The authors of “Freakonomics,” Steven Levitt and Stephen Dubner, are sometimes hired by large companies to help them think outside the box. The Steves worked with an unnamed national mattress company to assist it in rethinking its messaging and advertising placements.

For more than a decade, the mattress company’s primary advertising medium had been a weekly Sunday newspaper insert. When the Steves asked management about ceasing those ad placements and directing marketing dollars elsewhere, there was an uproar; management would not consider it. Once, a new hire almost lost his job because he failed to place those ads for about a month.

The Steves asked if missing the data affected sales, but management had never tracked that information. The Steves found no effect on sales. But, it was the reaction that was more important than the data. It is crucial to review the ROM of campaigns that have become a habit.

Every industry has its most relevant metrics. Don’t let the marketer fuzzy up the conversation with terms like website visits or impressions. You know what is essential — sales.

Marketing isn’t just about driving new leads to your website; it’s about converting them to transactions. You should require monthly, if not weekly, results from your marketing team — the number of leads, how far they went through the sales cycle, and which leads are closing, for example.

The concept of ROM isn’t dissimilar to measuring return on investment (ROI). You measure the return on marketing (or investment) relative to the cost of marketing (or investment).

The equation is: (sales growth – marketing cost)/marketing cost = ROM.

If sales grew by $100,000 and your marketing cost was $25,000, then your ROM is 300 percent ($100,000 – $25,000)/$25,000 = 300 percent.

This classic equation contains an untrue assumption — that all sales growth was attributable to a marketing campaign. For the ROM to be meaningful, you need more than a snapshot in time. You need to track sales through time and measure growth that occurs during a campaign.

Let’s say you track the sales for 12 months before you launch a marketing campaign and find that your organic growth was $30,000, then the calculation looks like ($100,000 – $30,000 – $25,000)/$25,000 = 180 percent.

More than one marketing company will tell you that a “good” ROM is 500 percent, and anything below 200 percent is considered not profitable because of the costs to produce and distribute goods and services. I take some exception to that rule of thumb because recurring revenue should be treated differently than reoccurring or transactional revenue. Also, some companies are exceptional at delivering value at a low cost to the company.

The measurement can become more precise, especially given the available tools to glean information — tools such as Google Analytics, Cyfe, Hotjar, Semrush and MSights.

A review process to track success rates will allow you to determine if you should switch campaigns, give up on or modify a floundering campaign, or hire a new marketing team.

Skillful marketing not only increases revenue, it also streamlines your pipeline of prospective clients so that your salespeople/service providers don’t lose valuable time in their day.

Marketing helps a company become more efficient because it allows its sales team to filter the pipeline.
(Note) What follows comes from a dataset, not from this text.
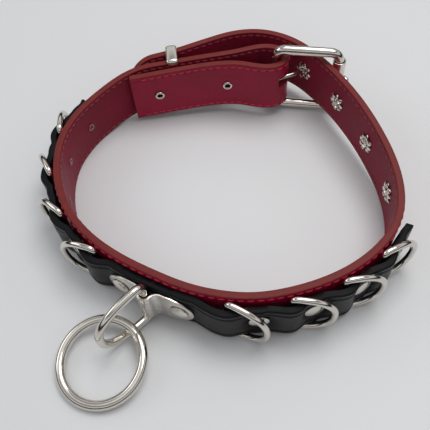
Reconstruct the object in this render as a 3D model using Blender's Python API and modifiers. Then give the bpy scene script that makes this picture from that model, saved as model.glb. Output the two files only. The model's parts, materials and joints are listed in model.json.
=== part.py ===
"""Leather ring collar with a roller buckle, standing on its edge with the neck loop closed.

One red strap of two plies folds round the heel bar of the buckle, where two tubular rivets hold it,
runs round the neck and comes back through the buckle and a metal keeper. A narrower black strap is
riveted over its front. The humps between the rivets hold eight D-rings, and a nickel bracket in the
middle holds the leash ring. Metres, +Z up; the leash ring faces -Y and the buckle +Y.
"""

import math

import bmesh
import bpy
import numpy as np
from mathutils import Matrix, Vector

MM = 0.001
GAP = 0.3 * MM  # between pieces that touch on the real collar
COLLECTION = "ring_collar"

# Straps
STRAP_WIDTH = 25.4 * MM
STRAP_THICK = 2.9 * MM
PLY_THICK = (STRAP_THICK - GAP) / 2
OVERLAY_WIDTH = 19.0 * MM
OVERLAY_THICK = 2.7 * MM
HUMP = 3.2 * MM  # how far the black strap stands off at each D-ring's bar
PINCH = 2.4 * MM  # half of the flat length at each rivet
END_LIFT = 2.0 * MM  # how far its free ends spring off
RIGHT_TAIL = 8.0 * MM  # from the last rivet to the end
LEFT_TAIL = 5.8 * MM
REAR_LIFT = 5.6 * MM  # the buckle is taller than the strap and lifts the rear of the loop
LIFT_FROM, LIFT_TO = 16.0 * MM, 71.0 * MM  # where along Y the strap rises

# Plan of the red strap's middle, in millimetres: the folded end, round the heel bar, left, front,
# right and through the buckle to the tip.
PLAN_SHIFT = (-0.21, 10.6)  # puts the origin in the middle of the whole collar's box
STRAP_PLAN = [
    (-58.5, 28.9), (-47.0, 36.2), (-35.0, 43.8), (-23.0, 50.7), (-14.0, 54.1), (-6.4, 55.4),
    (-0.4, 57.6), (3.2, 61.6), (2.9, 66.4), (-1.3, 69.4), (-7.2, 69.0), (-12.6, 66.0),
    (-18.0, 61.4), (-26.0, 55.6), (-35.0, 49.8), (-47.0, 42.2), (-56.0, 36.2), (-62.2, 29.0),
    (-66.8, 19.5), (-69.8, 9.5), (-70.6, 0.0), (-69.8, -8.5), (-66.8, -17.5), (-61.8, -26.3),
    (-55.0, -34.5), (-46.2, -41.7), (-36.0, -47.0), (-24.5, -50.5), (-12.0, -52.3), (0.0, -52.8),
    (12.0, -52.5), (24.5, -50.2), (36.0, -45.9), (46.2, -39.3), (55.5, -31.0), (63.5, -21.2),
    (69.3, -10.2), (72.3, 1.0), (72.0, 11.0), (68.6, 21.0), (62.4, 31.0), (54.6, 40.2),
    (45.0, 49.8), (34.8, 58.6), (25.5, 65.6), (17.0, 70.9), (8.5, 75.2), (0.5, 77.6),
    (-7.0, 78.2), (-14.5, 77.1), (-21.5, 74.1), (-27.4, 69.8), (-34.0, 63.0), (-40.5, 55.8),
    (-47.6, 48.9), (-54.6, 43.4), (-59.4, 39.4), (-63.0, 35.2),
]
FRONT_POINT = 29  # the plan point at the middle of the front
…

Salespeople then only talk to prospects who fit your ideal client profile, instead of talking to people they can’t help.

Suppose your sales team members close half their leads currently. This will help them close leads, since they won’t be wasting their time on unqualified leads. Instead, they will be in front of optimal prospects. Effective marketing is better than hiring additional salespeople, because it keeps costs low and spares you from training new employees.
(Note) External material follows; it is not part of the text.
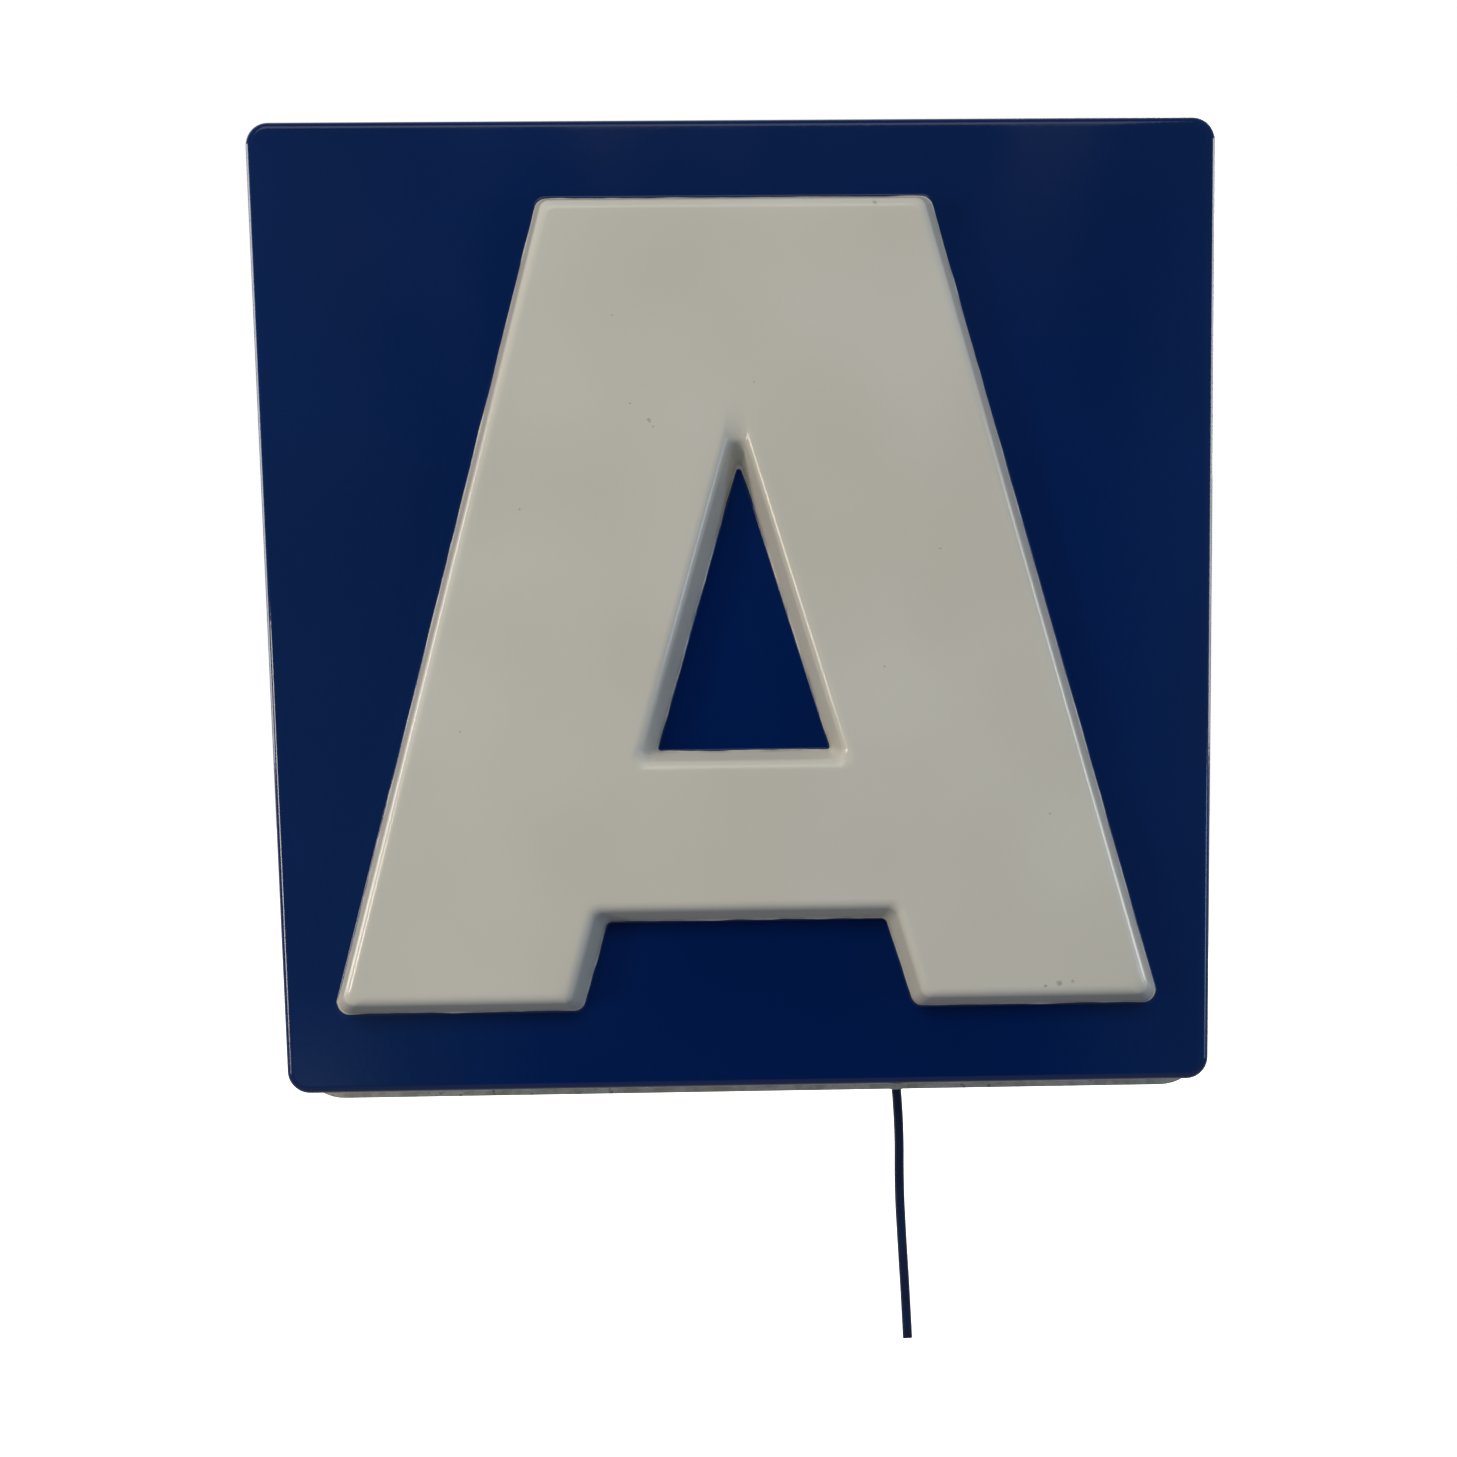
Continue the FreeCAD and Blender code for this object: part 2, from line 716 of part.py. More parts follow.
def terminal_block():
    """The moulding: a chimney over each screw, an entry for each wire and a lug at each side."""
    half, low, high = terminal_half(), terminal_up - terminal_height / 2, terminal_up + terminal_height / 2
    base, front, reach = rail_out + terminal_base, rail_out + terminal_depth, half + lug_length
    lug_front = rail_out + lug_thickness
    pieces = [block(-half, half, rail_out, base, low, high)]
    pieces.append(block(-reach, reach, rail_out, lug_front, terminal_up - 4.5, terminal_up + 4.5))
    pieces += grub_screws(3.6, base, front)
    cuts = pole_bars() + grub_screws(2.1, rail_out + 8, front + 1)
    cuts += [rod_up(wire_entry, x, terminal_entry_out(), low - 1, high + 1) for x in way_places()]
    cuts += screw_holes(terminal_screw_places(), rail_out - 1, lug_front + 1)
    return joined(pieces).cut(cuts)


def terminal_entry_out():
    return rail_out + 6.0


def terminal_inserts():
    """The two brass bars, with a bore for each way and the screws that clamp the wires."""
    out, reach = terminal_entry_out(), terminal_bar_length / 2 + 1
    bores = [rod_up(wire_entry, x, out, terminal_up - reach, terminal_up + reach) for x in way_places()]
    threads = grub_screws(grub_radius, out, rail_out + terminal_bar[1] + 1)
    bars = [bar.cut(bores + threads) for bar in pole_bars()]
    head = rail_out + 14.0
    slots = [block(x - 2, x + 2, head - 0.8, head + 1, z - 0.3, z + 0.3) for x, z in grub_places()]
    grubs = [grub.cut(slots) for grub in grub_screws(grub_radius, out + wire_entry + 0.1, head)]
    return Part.Compound(bars + grubs)


# Cord and its fittings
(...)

Conventional metrics of the success of marketing efforts focus only on the increased revenue. They don’t measure the value of protecting your top team members from unproductive and disruptive meetings. Also, administrative people are spared from scheduling those meetings and taking the calls when they could be more helpful with other supportive activities. It gives all parties more purpose, their work becomes more enjoyable, and both the employees and company prosper.

If you don’t yet have a marketing campaign, start small — perhaps 2 percent of revenue. Then you can scale when you find success. You can test your way up to a profitable ROM and happier employees.